There are ample reasons to question Zuckerman’s claims about the relatively greater happiness and contentment of the non-religious.

But even if he were correct in this claim, we do well to question the criterion of contentment itself, and for at least two reasons. As one writer has put it, Zuckerman “confuses a contented life with a good life.” The reported satisfaction of Swedes and Danes may disguise a variety of darker actual conditions and more pessimistic actual experience, including a lack of purpose or the absence of any transcendent meaning for life. The reality of significantly higher suicide rates in both Sweden and Denmark than in the United States should cause us to question the “happiness” on which Zuckerman’s alleged conjunction between secularism and societal well-being depends. It may be that citizens in these countries have in fact lost their souls in the midst of societies where material needs are largely met by governments supported by heavy taxation, where cultural insulation inhibits huge and character-building challenges that many in other regions of the world face, and where questions of ultimate meaning have simply withered away – questions which across the centuries have promoted the best, as well as the worst, of which human beings are capable.

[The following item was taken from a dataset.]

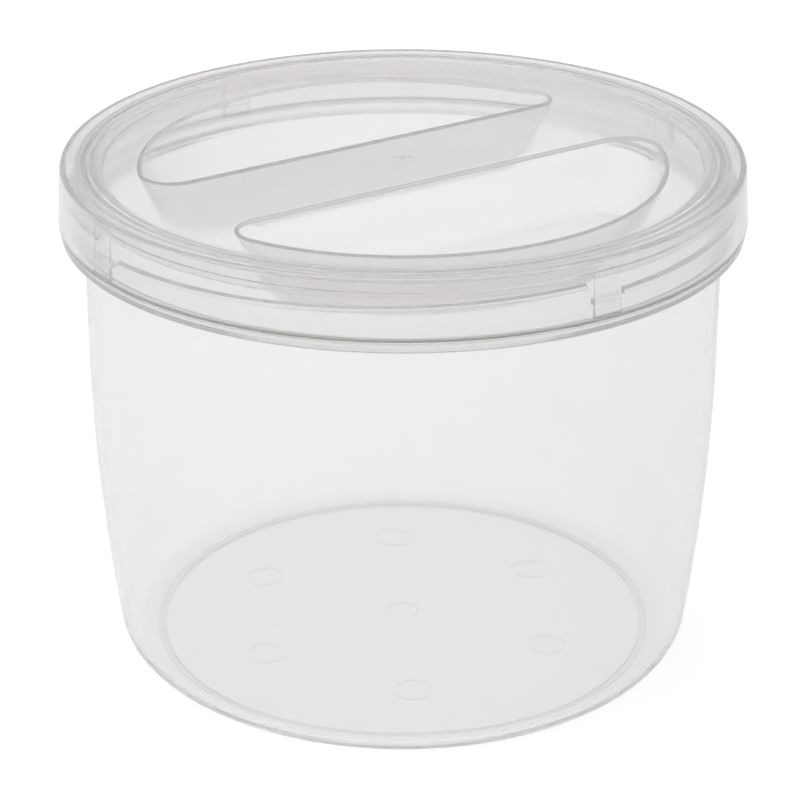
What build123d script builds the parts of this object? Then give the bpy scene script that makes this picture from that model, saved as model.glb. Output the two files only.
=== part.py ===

Finally, in biblical perspective, we might consider that the “contentment” that Zuckerman takes as an indicator of the value of the non-religious may in fact be the design of the Evil One, who delights, as Screwtape has reminded us, in keeping people content, in fact in opiating them, with lesser things so that they are numb to their real, deeper needs. In such settings, the devil has, we might say, won the battle already and need not fight with more overt tactics.

Nevertheless, Zuckerman’s alleged conjunction is worth considering, for it prompts us once again to reflect on the essential and biblical connections between faith and obedience, between doctrine and practice, between religion and ethics.